There’s an awful lot to think about there. Just think about the scale of the Department of Defense and how large it is. If we break it down — I’ve gone through this exercise on the program in the last couple of weeks. If we’re looking at the State of Vermont — I looked this up as well. Vermont had about 650,000 citizens after the 2010 census. Vermont is one of the states that wishes to secede. Unlike a Southern state, Vermonters want to secede because they want more socialism. Okay, fine, let them go. If they want to do it, let them do it. They want a single-payer healthcare system that is run for Vermonters by Vermonters. Fine by me as long as you Vermonters don’t ask the rest of us to pay for it. The point is Vermonters, were they to secede — and they would be well within human scale in their little polity — probably have a chance to work out the kinks in whatever administrative system that they concoct to form their single-payer system. If you go to Switzerland, they have some facsimile of a single-payer system, but it’s not single-payer as we think of it.
The other point about Vermont is, while they’re doing this, do you think Vermonters are going to be able to raise an army? They only have 650,000 citizens. Are they going to be able to raise a cyber super-state that can tyrannize and terrorize the other remaining 47 states in the lower part of North America? The answer to that question is: Come on, Mike, don’t be silly, of course not.

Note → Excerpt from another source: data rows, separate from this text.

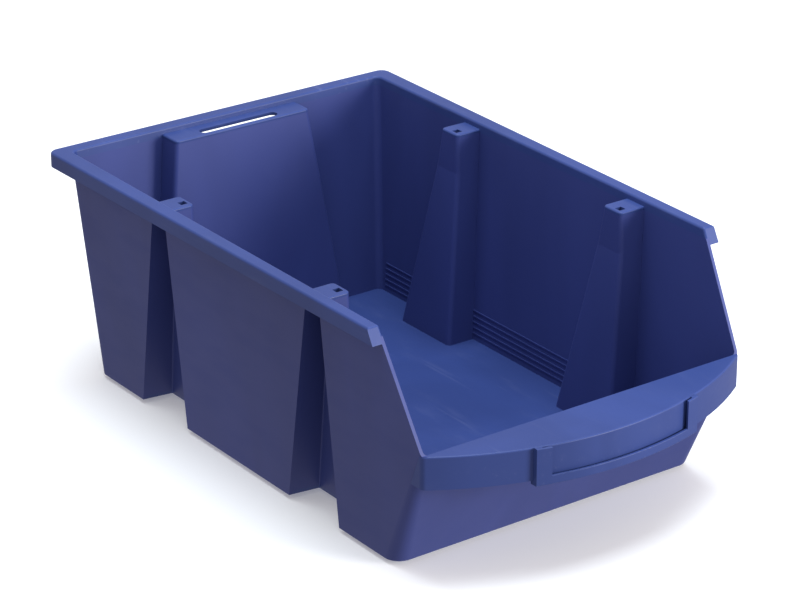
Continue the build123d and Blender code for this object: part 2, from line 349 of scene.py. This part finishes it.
class BIN_OT_stage(bpy.types.Operator):
    """Set the pale floor, the soft studio light and the camera"""

    bl_idname = "bin.stage"
    bl_label = "Set Stage"

    def execute(self, context):
        scene = context.scene
        settings = scene.bin_stage
        pale = Tree("pale_studio_floor")
        floor_shader = {
            "Base Color": (0.80, 0.80, 0.81, 1.0),
            "Roughness": 0.85,
            "Emission Color": (1.0, 1.0, 1.0, 1.0),
            "Emission Strength": 0.22,
        }
        floor_material = pale.finish(floor_shader)

        mesh = bpy.data.meshes.new("studio_floor")
        signs = ((-1, -1), (1, -1), (1, 1), (-1, 1))
        corners = [(x * FLOOR_REACH, y * FLOOR_REACH, LOW.z - FLOOR_GAP) for x, y in signs]
        mesh.from_pydata(corners, [], [(0, 1, 2, 3)])
        mesh.materials.append(floor_material)
        floor = bpy.data.objects.new("studio_floor", mesh)
        floor.visible_diffuse = False
        floor.visible_glossy = False
        scene.collection.objects.link(floor)

        world = bpy.data.worlds.new("studio_surround")
        world.use_nodes = True
        backdrop = world.node_tree.nodes["Background"]
        backdrop.inputs["Color"].default_value = (1.0, 0.94, 0.96, 1.0)
        backdrop.inputs["Strength"].default_value = settings.fill
        scene.world = world

        overhead = ("overhead_softbox", (0.0, -0.1, 2.1), 1.4, settings.key_power, (0.84, 0.94, 1.0))
        ahead = ("front_softbox", (1.3, -2.2, 0.6), 1.0, settings.front_power, (1.0, 0.97, 0.95))
        for box in (overhead, ahead):
            self.softbox(scene, *box)

        direction = Vector(
            (
                sin(settings.azimuth) * cos(settings.elevation),
                -cos(settings.azimuth) * cos(settings.elevation),
                sin(settings.elevation),
            )
        )
        target = Vector(settings.target)
        data = bpy.data.cameras.new("view_camera")
        data.lens = settings.lens
        data.clip_end = FAR_CLIP
        camera = bpy.data.objects.new("view_camera", data)
        camera.location = target + direction * settings.distance
        camera.rotation_euler = direction.to_track_quat("Z", "Y").to_euler()
        scene.collection.objects.link(camera)
        scene.camera = camera
        scene.view_settings.view_transform = "Standard"
        return {"FINISHED"}

    def softbox(self, scene, name, place, size, power, colour):
        data = bpy.data.lights.new(name, "AREA")
        data.size = size
        data.energy = power
        data.color = colour
        light = bpy.data.objects.new(name, data)
        light.location = place
        light.rotation_euler = (Vector(place) - MIDDLE).to_track_quat("Z", "Y").to_euler()
        scene.collection.objects.link(light)


class BIN_PT_looks(bpy.types.Panel):
    """The bin's finishes and stage"""

    bl_label = "Bin Looks"
    bl_idname = "BIN_PT_looks"
    bl_space_type = "VIEW_3D"
    bl_region_type = "UI"
    bl_category = "Bin"

    def draw(self, context):
        layout = self.layout
        for operator in OPERATORS:
            layout.operator(operator.bl_idname)
        for group in (context.scene.bin_finish, context.scene.bin_stage):
            column = layout.column()
            for name in group.__annotations__:
                column.prop(group, name)


OPERATORS = (BIN_OT_walls, BIN_OT_rim, BIN_OT_front, BIN_OT_base, BIN_OT_stage)
CLASSES = (BinFinishSettings, BinStageSettings, *OPERATORS, BIN_PT_looks)


def register():
    for cls in CLASSES:
        bpy.utils.register_class(cls)
    bpy.types.Scene.bin_finish = PointerProperty(type=BinFinishSettings)
    bpy.types.Scene.bin_stage = PointerProperty(type=BinStageSettings)


def unregister():
    del bpy.types.Scene.bin_stage
    del bpy.types.Scene.bin_finish
    for cls in reversed(CLASSES):
        bpy.utils.unregister_class(cls)


def main():
    register()
    bpy.ops.bin.stage()
    bpy.ops.bin.walls()
    bpy.ops.bin.rim()
    bpy.ops.bin.front()
    bpy.ops.bin.base()


if __name__ == "__main__":
    main()
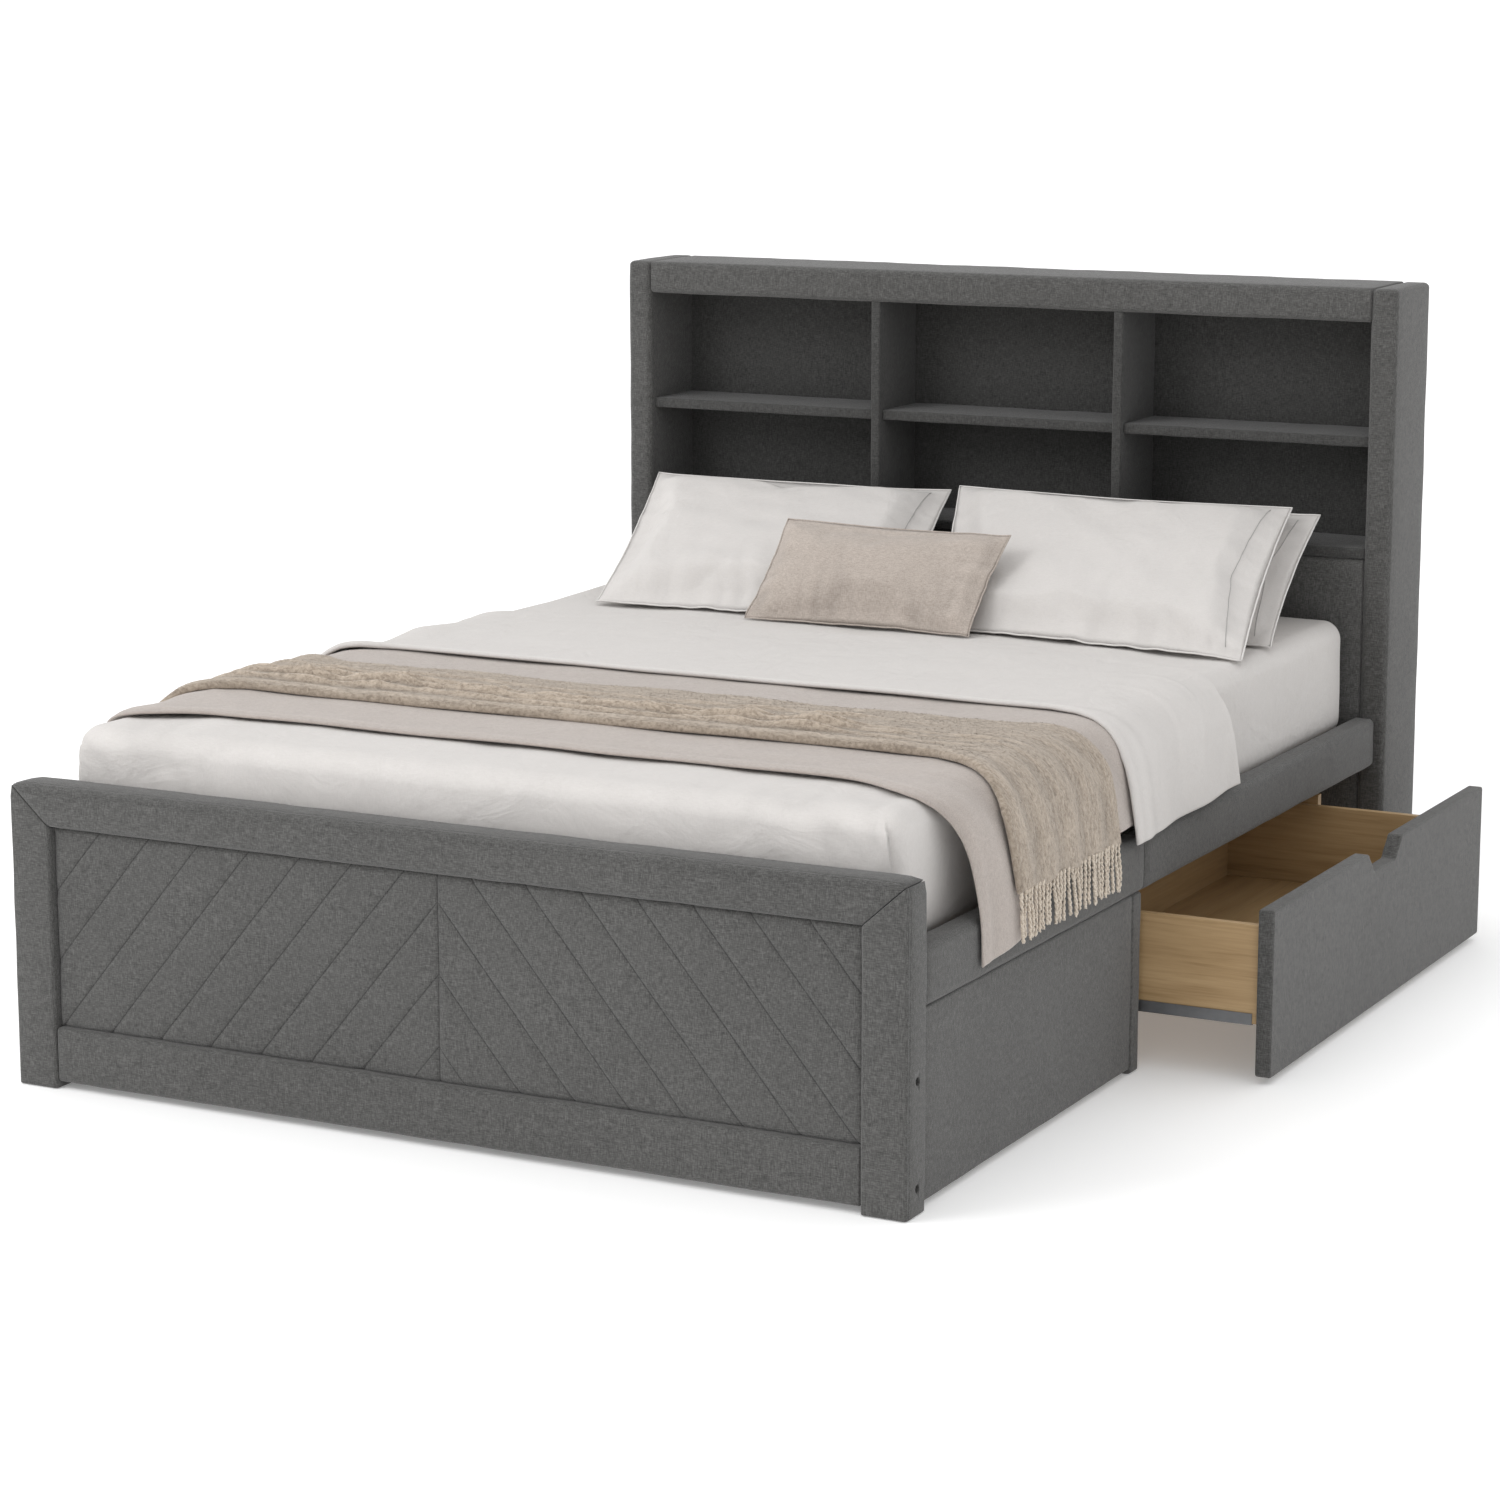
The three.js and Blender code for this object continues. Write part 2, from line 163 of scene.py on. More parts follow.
def woven(name, dark, mid, light, pitch=0.0016, heather=1.0, rough=0.92, sheen=0.25, wrinkle=0.0,
          folds=0.0):
    """A woven cloth: heathered threads both ways, broad tone changes at random, thread bump and soft
    creases; folds sets how deep the painted shade between folds and the painted highlight on them are.
    """
    m, tree, shader = new_material(name)
    coords = object_coords(tree)
    weft = noise(tree, coords, 380, 2, 0.5, (0.3, 1.1, 2.4))
    warp = noise(tree, coords, 380, 2, 0.5, (2.2, 1.4, 0.3))
    slub = noise(tree, coords, 75, 5, 0.75, (0.8, 0.6, 1.4))
    broad = noise(tree, coords, 2.2, 3, 0.5)
    threads = weighted(tree, (weft, 0.5), (warp, 0.5))
    threads = weighted(tree, (threads, 0.84), (slub, 0.16))
    spread = 0.13 / heather
    fac = maths(tree, "ADD", threads, maths(tree, "MULTIPLY", maths(tree, "SUBTRACT", broad, 0.5), 0.07))
    colour = ramp(tree, fac, [(0.5 - spread, dark), (0.5, mid), (0.5 + spread, light)])
    # Painted shade between folds and painted highlight on them, when folds is set.
    if folds:
        colour = shade_folds(tree, colour, folds)
    n = bump(tree, weave_height(tree, coords, pitch), 0.35, 0.0003)
    n = bump(tree, threads, 0.5, 0.0005, n)
    if wrinkle:
        creases = noise(tree, coords, 7.5, 4, 0.55, (1, 1, 1), 1.1)
        n = bump(tree, creases, 1.0, wrinkle, n)
    feed(shader, Base_Color=colour, Roughness=rough, Specular_IOR_Level=0.25, Sheen_Weight=sheen,
         Sheen_Roughness=0.5, Normal=n)
    return m


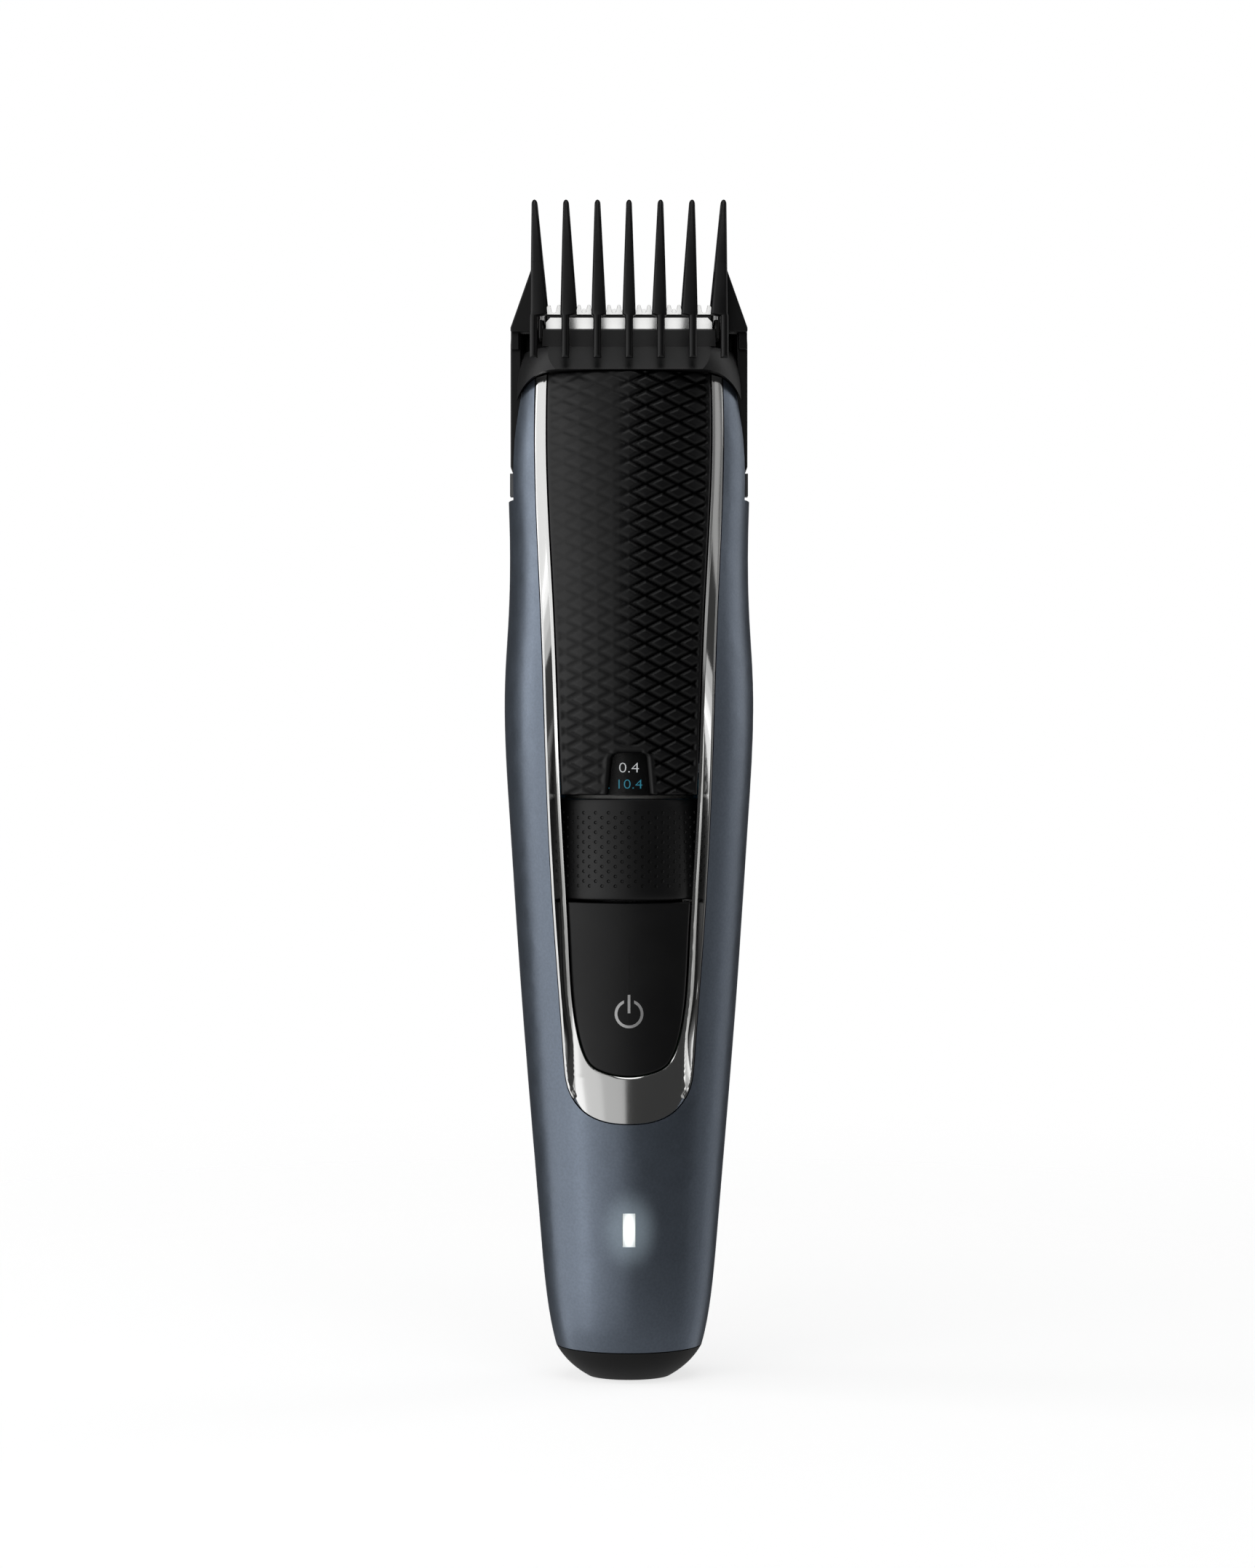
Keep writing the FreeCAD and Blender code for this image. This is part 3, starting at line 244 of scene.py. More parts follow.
def window_half(z):
    """Half width of the window notch at height z, with round upper corners."""
    z = np.asarray(z, float)
    straight = WINDOW_FOOT + (WINDOW_HEAD - WINDOW_FOOT) * (z - PANEL_LOW) / (WINDOW_TOP - PANEL_LOW)
    into = np.clip((z - WINDOW_TOP + WINDOW_CORNER) / WINDOW_CORNER, 0, 1)
    return np.maximum(straight - WINDOW_CORNER * (1 - np.sqrt(1 - into ** 2)), WINDOW_HEAD - WINDOW_CORNER)


def diamond_grooves(x, z, width, height, half_groove):
    """1 in the middle of a groove, falling to 0 at its edges and on the diamonds."""
    spacing = 1 / np.hypot(1 / width, 1 / height)
    a, b = x / width + z / height, x / width - z / height
    off = np.minimum(np.abs(a - np.round(a)), np.abs(b - np.round(b))) * spacing
    return np.clip(1.3 - off / half_groove * 1.3, 0, 1)


def groove_strength(x, z):
    """The grooves are full on the right, about half as deep on the left, and shallow in its upper part."""
    left = np.clip(0.5 - x / 3, 0, 1)
    high = np.clip((z - 106) / 22, 0, 1)
    return 1 - 0.45 * left - 0.33 * left * high


def rounded_rim(distance, radius):
    """Depth of a quarter round along an edge, at a distance from the edge."""
    inside = np.clip(1 - distance / radius, 0, 1)
    return radius * (1 - np.sqrt(1 - inside ** 2))


def mark_grooves(panel):
    """Note on each point of the panel how far it lies inside a groove; the material reads this for the
    grooves' matt finish and painted shade.
    """
    spots = np.array([vertex.co for vertex in panel.data.vertices]) / MM
    x, z = spots[:, 0], spots[:, 2]
    depth = (spots[:, 1] - front_y(x, z, 1.0)) / GROOVE_DEPTH
    inside = np.where(depth < 1.2, np.clip(depth, 0, 1) ** 1.4, 0)
    panel.data.attributes.new("groove", "FLOAT", "POINT").data.foreach_set("value", inside)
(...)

That’s exactly right because it’s in scale. It would be an impossibility to them. What threat would the Vermont NSA pose to the Republic of Texas, as a comparison?
When we talk about these things, if we don’t talk about the scale of these things, you’re just spinning your wheels. You’re talking them to just hear yourself talk. It is quite amazing to me, and disappointing at the same time, that so many that claim to so desperately want — from the time of Reagan, I would say, all the way till today, the catchphrase has been “to reduce the size and scope of government.” If you truly want to reduce the size and scope of government, then reduce the size and scope of the people that live under any one government. Got it?